Workshop Nineteen
This workshop’s fix for our fiction is all about clichés. Most writers know to avoid clichés like the plague. But sometimes clichés aren’t quite as obvious as they first appear. Sometimes, we think we’re not using a cliché when in fact, we are.
Last week, for Workshop eighteen, the text I wrote was this:
Maggie sits in her room, flicking through the paper. She turns the page and sees Emily’s photo. Emily who she met the first day of school. Her best friend. She remembers the argument they had yesterday. The terrible things she said.
Maggie jumps up and runs to the kitchen. “Mom,” she shouts. “Mom, where are you? Emily’s dead.” Maggie feels the tears running down her face. She can’t stop crying.
At the end, I mentioned that it was full of clichés. Now, the clichés aren’t as obvious as cool as a cucumber, or hot as the sun, but there are at least four clichés if we look carefully.

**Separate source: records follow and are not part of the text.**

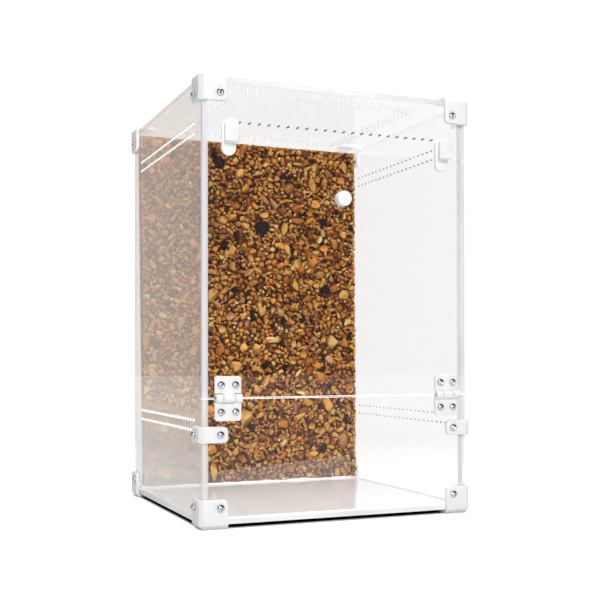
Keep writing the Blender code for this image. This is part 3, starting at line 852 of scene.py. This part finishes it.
def hinges(plastic, steel, screw):
    pin = turned("pin", [(0, 0.0006), (0.0016, 0.0006), (0.0019, 0.0003), (0.0019, 0), (0.0010, 0),
                         (0.0010, -0.0184), (0.0008, -0.0186), (0, -0.0186)], 24)
    for flank, side in SIDES:
        hinge_leaf(flank, side, -1, "case", plastic)
        hinge_leaf(flank, side, 1, "door", plastic)
        end = HINGE_AXIS + X_AXIS * side * (HINGE_MIDDLE + 0.00945)
        piece = copy_of(pin, f"hinge_axle_{flank}", facing(end, X_AXIS * side))
        dress(piece, "case", [f"hinge_pin_{flank}"], "screw_steel", steel)
        for label, up, body in (("fixed", -1, "case"), ("door", 1, "door")):
            for index, place in enumerate(leaf_screws(side, up), 1):
                seat = place - Y_AXIS * (FIT_GAP + LEAF_THICKNESS)
                put_screw(screw, f"hinge_{label}_{flank}_{index}", seat, -Y_AXIS, body)
    bpy.data.objects.remove(pin, do_unlink=True)


def door_knob(plastic):
    profile = [(0, 0.0084)] + rounding((0.0042, 0.0073), 0.0011, 90, 0, 6)
    profile += [(0.00525, 0.0024), (0.00505, 0.0014), (0.0046, 0.0002), (0.0044, 0), (0, 0)]
    model = turned("knob", profile, 48)
    seat = Vector((0, CASE_FRONT - FIT_GAP, KNOB_Z))
    combine(model, rod("bore", Vector((0, 0, 0.0016)), Z_AXIS, SCREW_HOLE_RADIUS, 0.0072, 16))
    piece = copy_of(model, "turned_door_knob", facing(seat, -Y_AXIS))
    bpy.data.objects.remove(model, do_unlink=True)
    dress(tidied(piece), "door", ["door_knob"], "white_plastic", plastic)


def catches(plastic):
    """The outer plates, round above, and the inner ones, round above and below."""
    for flank, _ in SIDES:
        for name, node, ends in (("outer", "catch_plate", (1,)), ("inner", "door_stop", (-1, 1))):
            low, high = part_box(f"{node}_{flank}")
            half = (high.x - low.x) / 2 - 0.00005
            corners = {(x, z): half for x in (-1, 1) for z in ends}
            piece = plate(f"catch_{name}_{flank}", low, high, corners, 0.0005, 12)
            dress(tidied(piece), "case", [f"{node}_{flank}"], "white_plastic", plastic)


# Screws

def facing(seat, outward, twist=0.0):
    """The placing that stands a turned piece on a seat with its top outwards."""
    turn = Z_AXIS.rotation_difference(outward).to_matrix().to_4x4()
    return Matrix.Translation(seat) @ turn @ Matrix.Rotation(twist, 4, "Z")


def button_screw(length):
    """A button-head screw with a hex socket and a thread, its head on the XY plane."""
    profile = [(0, 0.0015)] + rounding((0.0, -0.0023), 0.00385, 78, 50, 5)
    profile += [(0.0026, 0.00025), (0.0026, 0), (0.0015, 0)]
    depth = -0.0005
    while depth > 0.0004 - length:
        profile += [(0.0015, depth), (0.00122, depth - 0.00022), (0.0015, depth - 0.00044)]
        depth -= 0.0005
    profile += [(0.0011, -length), (0, -length)]
    obj = turned("button_screw", profile, 24)
    combine(obj, rod("socket", Vector((0, 0, 0.0016)), Z_AXIS, 0.00128, 0.0020, 6))
    return tidied(obj, 30)


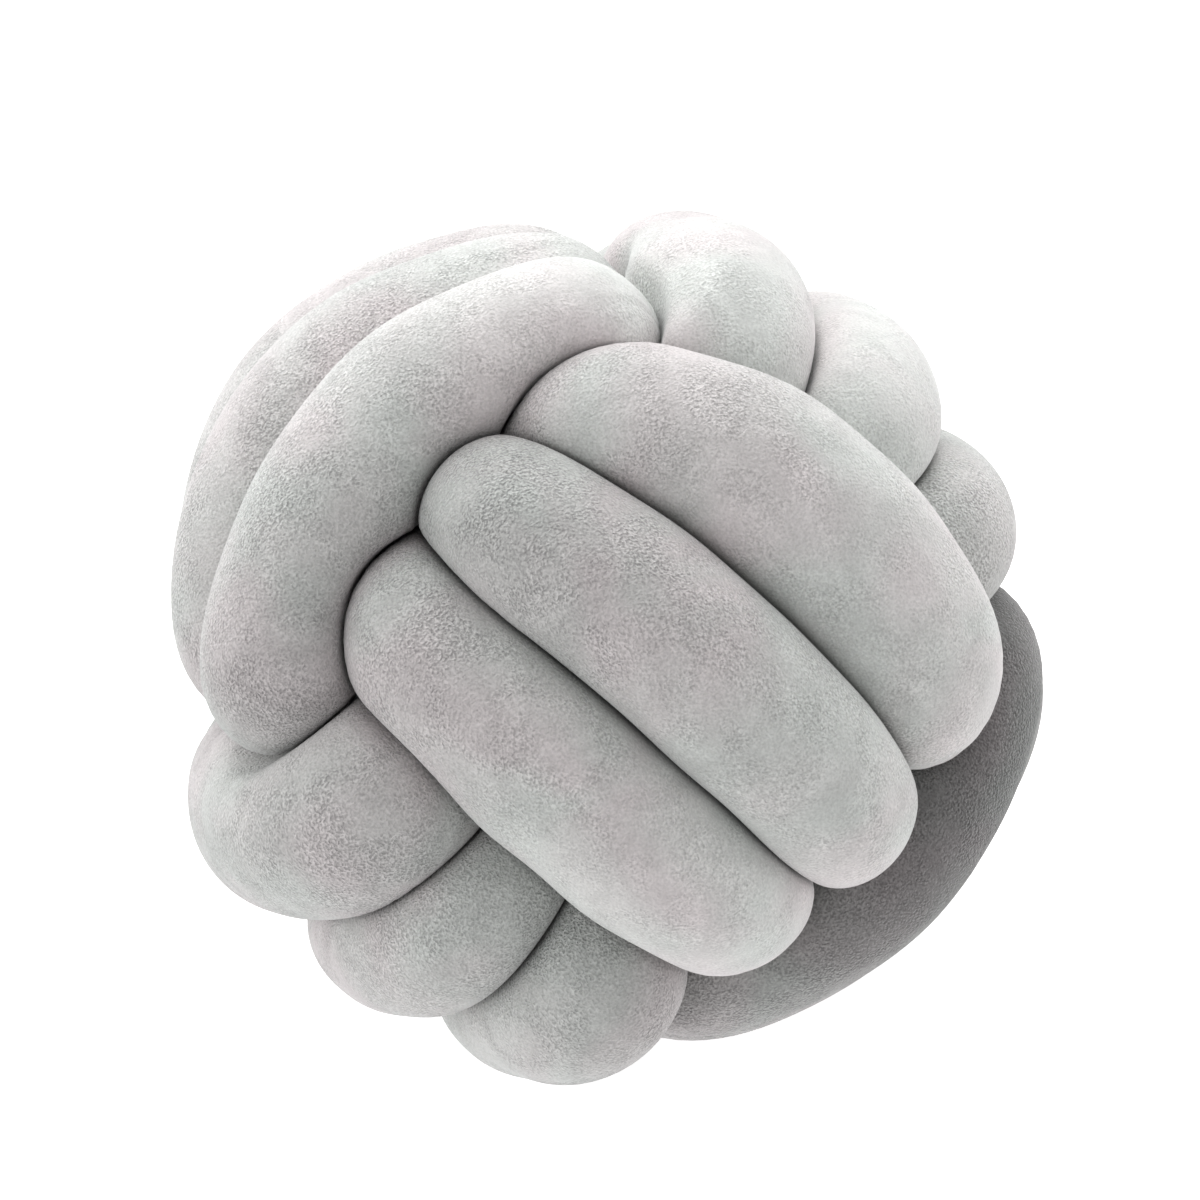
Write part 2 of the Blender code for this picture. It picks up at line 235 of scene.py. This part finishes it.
def below_pass(group, side, slot, next_slot):
    """Route points of one strand under the neighbouring group, from one face to the other."""
    face, run, stack = group_axes(group)
    end = 0 if side < 0 else -1
    before, after = lie_of(group, side, slot), lie_of(group, -side, next_slot)
    slots = slot + (next_slot - slot) * np.array([p.moved for p in BELOW_PASS])

    def felt(first, last):
        return first[end] * END_SHARES + last[end] * END_SHARES[::-1]

    depth = [p.depth for p in BELOW_PASS] + felt(before.dive, after.dive)
    aside = slots * [p.aside for p in BELOW_PASS] + felt(before.aside, after.aside)
    radii = GIRTH_BELOW + felt(before.girth, after.girth)
    return [RoutePoint(side * (d * run - p.across * face) + a * stack, stack, radius, 1.0)
            for p, d, a, radius in zip(BELOW_PASS, depth, aside, radii)]


def crossing(group):
    """Route points inside the ball, from a group's last strand to the next group's first."""
    face, run, stack = group_axes(group)
    next_stack = group_axes(group + 1)[2]
    return [RoutePoint(p.face * face + p.run * run + p.stack * stack,
                       (1 - p.turned) * stack + p.turned * next_stack, GIRTH_CROSSING, 1.0)
            for p in CROSSING]


def knot_points():
    """All route points of the closed tube in order, and where each strand's pass starts among them."""
    points, starts = [], {}
    for group in range(3):
        for slot in (-1, 0, 1):
            starts[group, -1, slot] = len(points)
            points += face_pass(group, -1, slot)
            points += below_pass(group, -1, slot, slot)
            starts[group, 1, slot] = len(points)
            points += face_pass(group, 1, slot)
            points += below_pass(group, 1, slot, slot + 1) if slot < 1 else crossing(group)
    return points, starts


def smooth_loop(values):
    """Closed cubic B-spline along a list of values."""
    v = np.array(values, float)
    t = np.arange(SPANS_PER_POINT) / SPANS_PER_POINT
    weights = np.stack([(1 - t) ** 3, 3 * t ** 3 - 6 * t ** 2 + 4,
                        -3 * t ** 3 + 3 * t ** 2 + 3 * t + 1, t ** 3], 1) / 6
    corners = np.stack([np.roll(v, 1, 0), v, np.roll(v, -1, 0), np.roll(v, -2, 0)], 1)
    return np.einsum("ij,nj...->ni...", weights, corners).reshape(-1, *v.shape[1:])


class Line:
    """The tube's closed middle line, to be read at any distance along it."""

    def __init__(self):
        points, self.starts = knot_points()
        columns = np.column_stack([smooth_loop([p.place for p in points]),
                                   smooth_loop([p.stack for p in points]),
                                   smooth_loop([p.radius for p in points]),
                                   smooth_loop([p.covered for p in points])])
        self.columns = np.vstack([columns, columns[:1]])
        steps = np.linalg.norm(np.diff(self.columns[:, :3], axis=0), axis=1)
        self.travelled = np.concatenate([[0.0], np.cumsum(steps)])
        self.length = self.travelled[-1]

    def at(self, stops):
        return np.column_stack([np.interp(stops, self.travelled, column) for column in self.columns.T])

    def middle_of(self, face, slot):
        """Distance along the line of the middle of a strand, and +1 or -1 for the way it runs there."""
        group, sign = FACES[face]
        return self.travelled[(self.starts[group, sign, slot] + MIDDLE_OF_PASS) * SPANS_PER_POINT], sign


class Rings:
    """Rings round the line at given stops, with their frames and radii."""

    def __init__(self, line, stops):
        values = line.at(stops)
        self.stops = stops
        self.place = values[:, :3]
        self.radius = values[:, 6]
        self.covered = values[:, 7]
        self.ahead = (np.roll(stops, -1) - stops) % line.length
        self.behind = np.roll(self.ahead, 1)
        forward = (np.roll(self.place, -1, 0) - self.place) / self.ahead[:, None]
        backward = (self.place - np.roll(self.place, 1, 0)) / self.behind[:, None]
        self.tangent = unit(forward * self.behind[:, None] + backward * self.ahead[:, None])
        stack = values[:, 3:6]
        self.aside = unit(stack - (stack * self.tangent).sum(1, keepdims=True) * self.tangent)
        self.outward = np.cross(self.tangent, self.aside)

    def spokes(self, angles):
        """Unit directions from the middle line, one for each ring and angle."""
        return (self.outward[:, None] * np.cos(angles)[None, :, None]
                + self.aside[:, None] * np.sin(angles)[None, :, None])


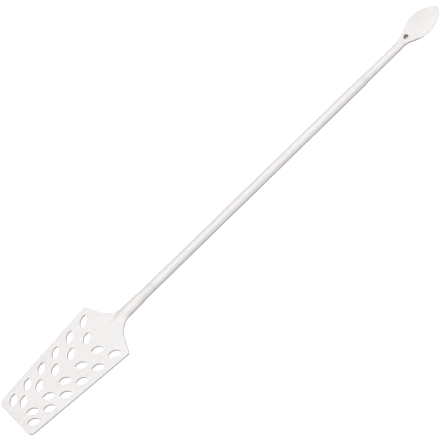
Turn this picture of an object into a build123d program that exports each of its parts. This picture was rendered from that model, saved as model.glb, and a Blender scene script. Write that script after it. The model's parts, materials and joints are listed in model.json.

Maggie sits in her room, flicking through the paper. She turns the page and sees Emily’s photo. Emily who she met the first day of school. Her best friend. She remembers the argument they had yesterday. The terrible things she said.
Maggie jumped up and ran to the kitchen. “Mom,” she shouts. “Mom, where are you? Emily’s dead.” Maggie feels the tears running down her face. She can’t stop crying.
I’ve highlighted in bold moments in the text which seem like sentences I’ve read before, sentences which could appear in many books, sentences which are unoriginal and uninspiring. How many times have you read of tears running down someone’s cheeks? How many times have you seen the word grouping the terrible things she said? How about flicking through the paper?
Instead of making imaginative leaps in my language, I’m making assumptions and guesses about how my character would behave based on writing I’ve read by other writers. I’m not pushing myself to really think about the scene with Maggie as she sees the photograph of her dead best friend.
I need to imagine the world through Maggie’s eyes. I need to take on her character and find her voice.
The way I deal with paragraphs riddled with clichés is to re-read everything, making note of overused phrases. I look for clichés and then I take the time to rewrite them. Finding something original to say takes more than one draft.
This week’s writing prompt:
Write 500 words using this sentence as the first line:
The news was bad.
Try to use your own original words and thoughts, even if it means hunting for the second or third sentence that comes to mind rather than the first.